Foto: O Grove, Galícia, Arquivo Pessoal

 Sabem quando chega a hora de inventariar o quanto de dádivas ou punições temos acumulado? É quando a expectativa de futuro se reduz diante do passado.  Os ontens já são bem maiores que os amanhãs e o hoje vai seguindo cheio de agoras até o instante final. Talvez seja por isso que os velhos são silenciosos. O balanço exige reflexão e recolhimento. Talvez por isso existiam as cadeiras, de balançar e pensar.
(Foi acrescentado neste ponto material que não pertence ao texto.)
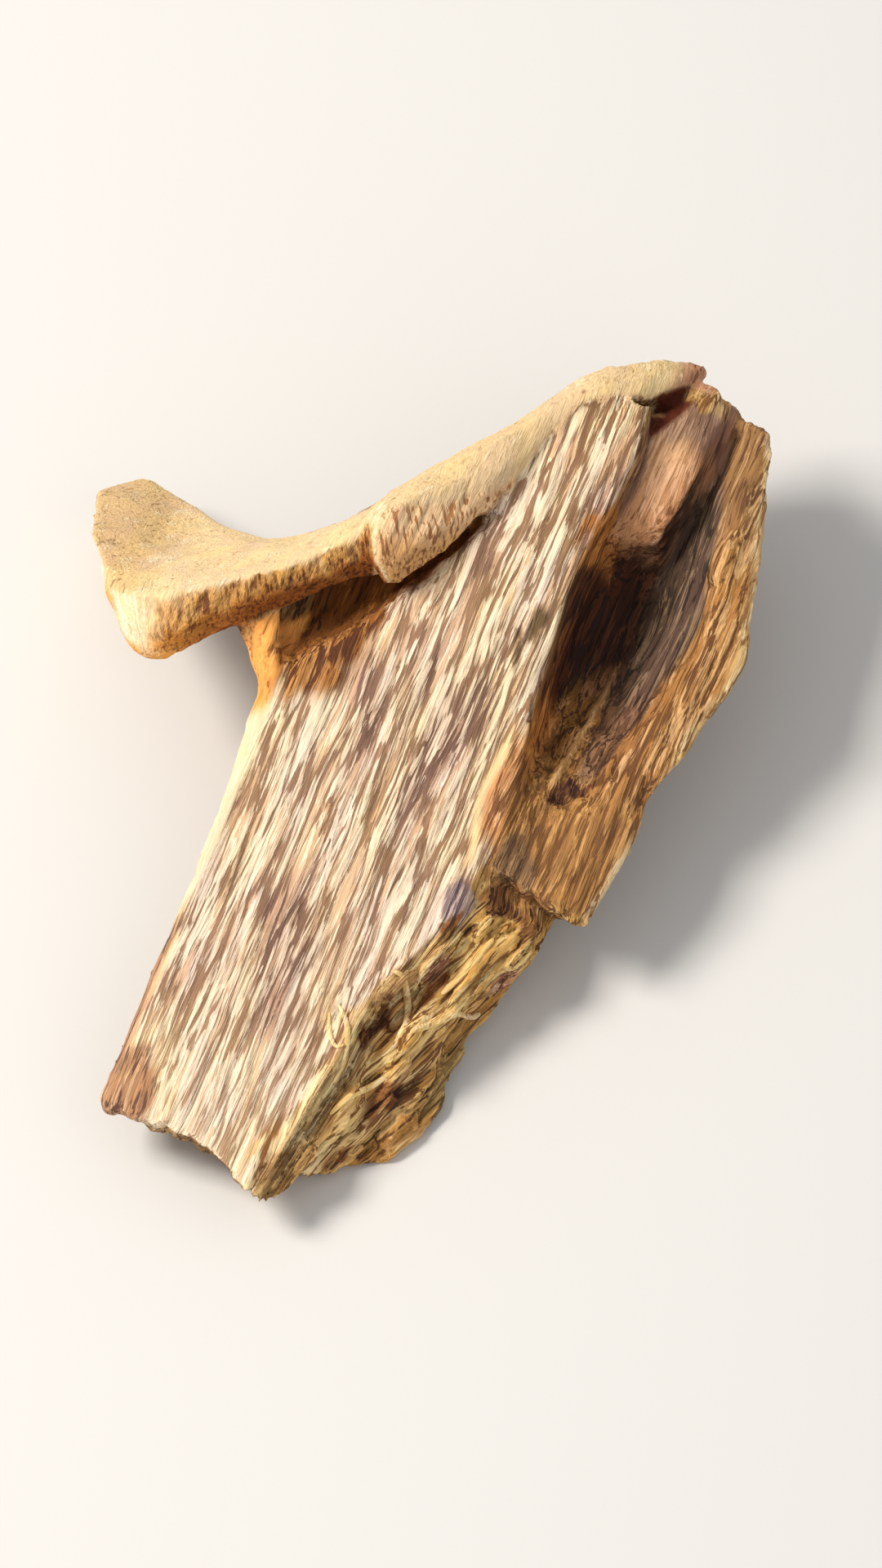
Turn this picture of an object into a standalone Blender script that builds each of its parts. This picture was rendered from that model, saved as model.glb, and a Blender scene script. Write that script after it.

Segundo a natureza humana é impossível sermos perfeitos, tampouco erramos sempre.  Para isso está a própria vida, dando lições diárias e ainda assim continuaremos únicos em nosso conjunto de imperfeições, enquanto buscamos conhecimento, lugares, coisas, filhos, bem-estar, amor, sonhos e encantamento. Tanta coisa, não necessariamente nesta ordem. E cada um de nós com sua própria história, entremeada com a de outros, vamos separando alegrias e tristezas, mágoas e deleites. Assim seguimos tendo mil momentos agradáveis para recordar: filhos, universidade, formatura, trabalho, casamento feliz, a casa própria, a chegada dos netos, viagens etc.  mesmo reconhecendo os revezes e alguns perdões que nunca vão chegar.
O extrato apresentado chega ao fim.